## SUPPLIED MATERIAL
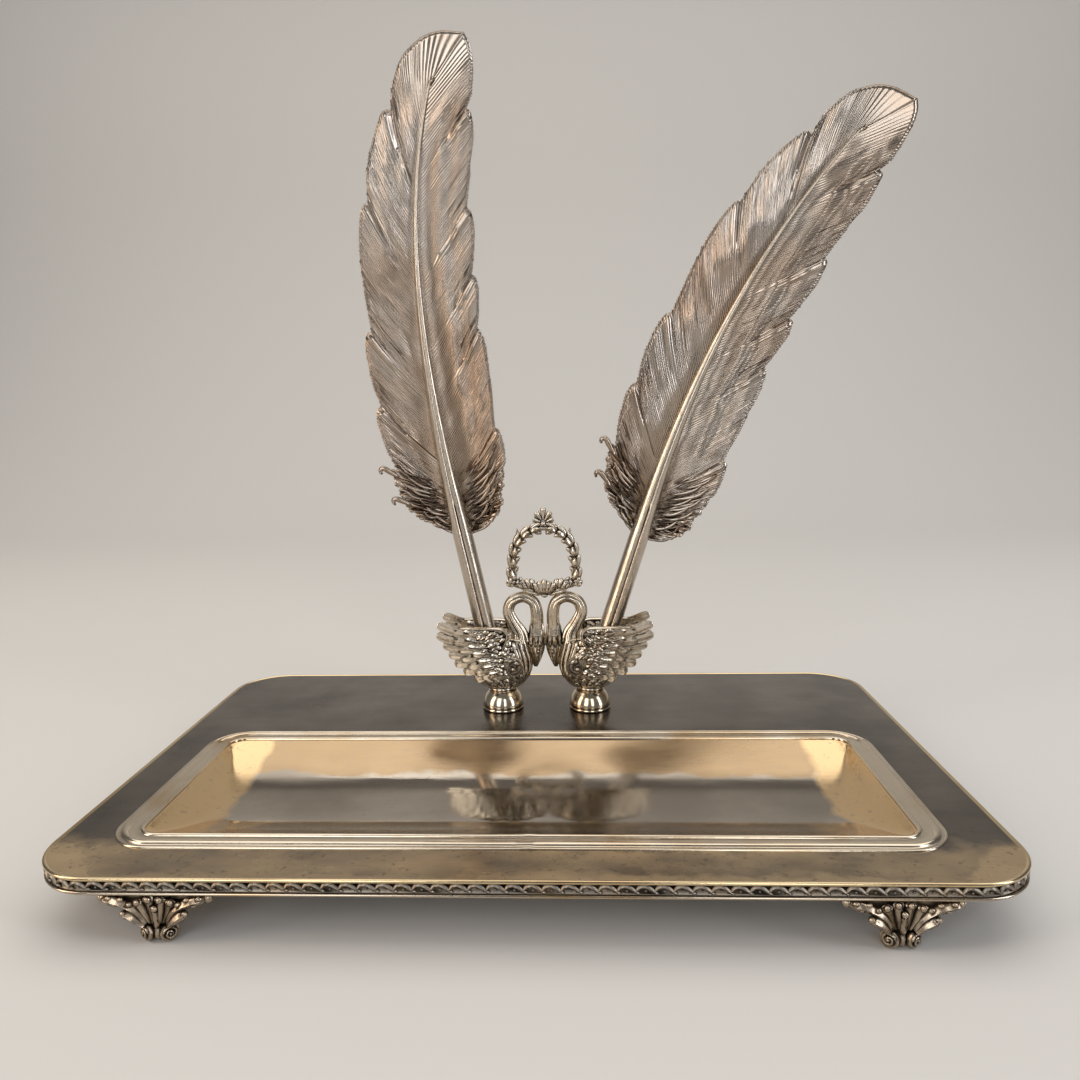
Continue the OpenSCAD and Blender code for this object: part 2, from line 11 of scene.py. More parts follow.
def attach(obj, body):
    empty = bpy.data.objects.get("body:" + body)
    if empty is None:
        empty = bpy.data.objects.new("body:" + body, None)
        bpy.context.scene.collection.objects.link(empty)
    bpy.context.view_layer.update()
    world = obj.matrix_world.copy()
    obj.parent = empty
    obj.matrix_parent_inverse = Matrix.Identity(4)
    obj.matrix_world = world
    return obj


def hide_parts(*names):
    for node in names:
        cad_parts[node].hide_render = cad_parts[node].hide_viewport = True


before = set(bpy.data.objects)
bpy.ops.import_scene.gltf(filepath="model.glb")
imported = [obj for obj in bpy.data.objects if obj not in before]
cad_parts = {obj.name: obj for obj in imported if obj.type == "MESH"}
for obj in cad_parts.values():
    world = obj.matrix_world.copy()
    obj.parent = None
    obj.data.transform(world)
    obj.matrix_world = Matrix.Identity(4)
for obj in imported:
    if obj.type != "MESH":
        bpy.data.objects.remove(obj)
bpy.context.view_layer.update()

## EXERCISE GOAL
Print, please, the lines above from the very first through the one that holds "for node in", both included, word for word and with nothing else.

## EXERCISE RESULT
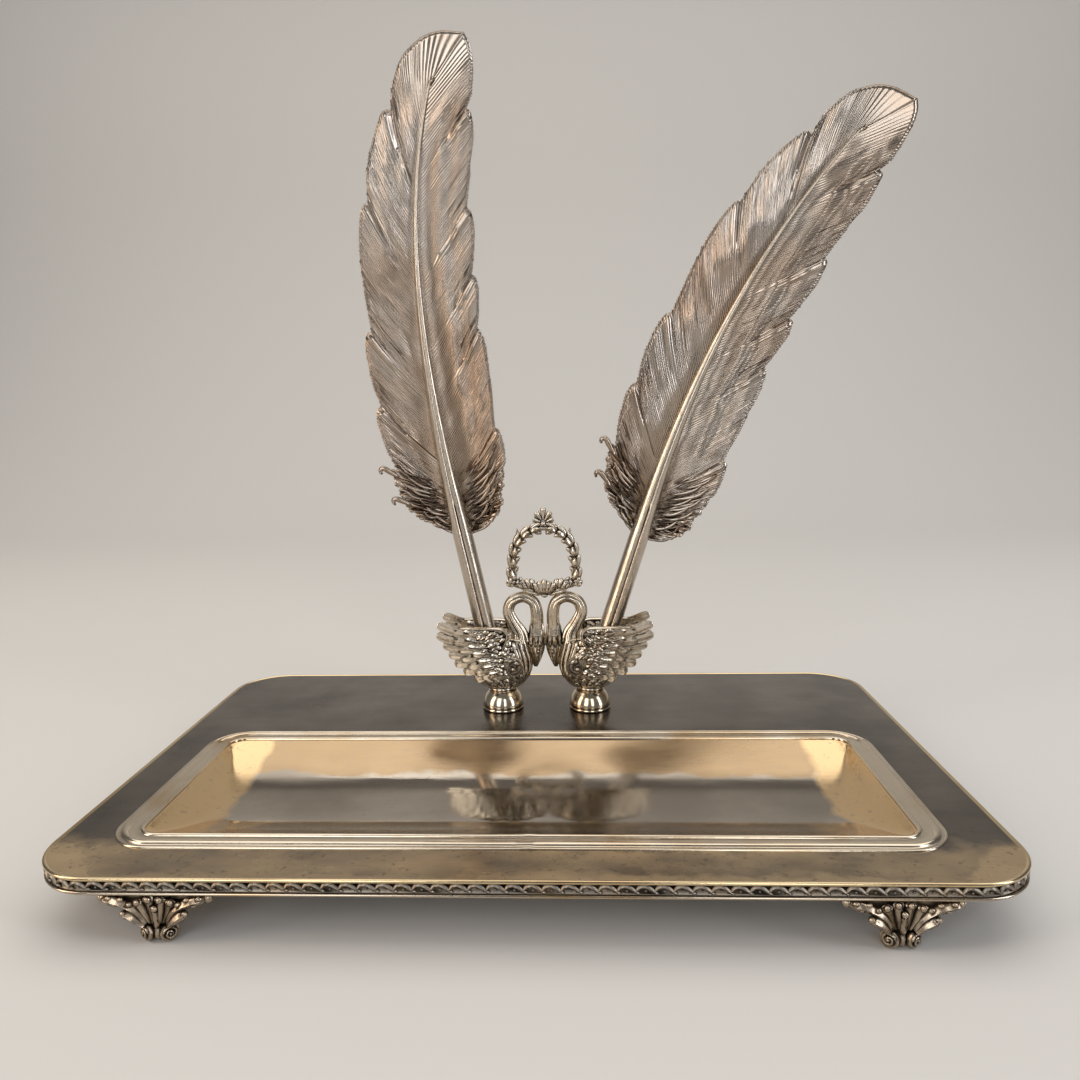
Continue the OpenSCAD and Blender code for this object: part 2, from line 11 of scene.py. More parts follow.
def attach(obj, body):
    empty = bpy.data.objects.get("body:" + body)
    if empty is None:
        empty = bpy.data.objects.new("body:" + body, None)
        bpy.context.scene.collection.objects.link(empty)
    bpy.context.view_layer.update()
    world = obj.matrix_world.copy()
    obj.parent = empty
    obj.matrix_parent_inverse = Matrix.Identity(4)
    obj.matrix_world = world
    return obj


def hide_parts(*names):
    for node in names:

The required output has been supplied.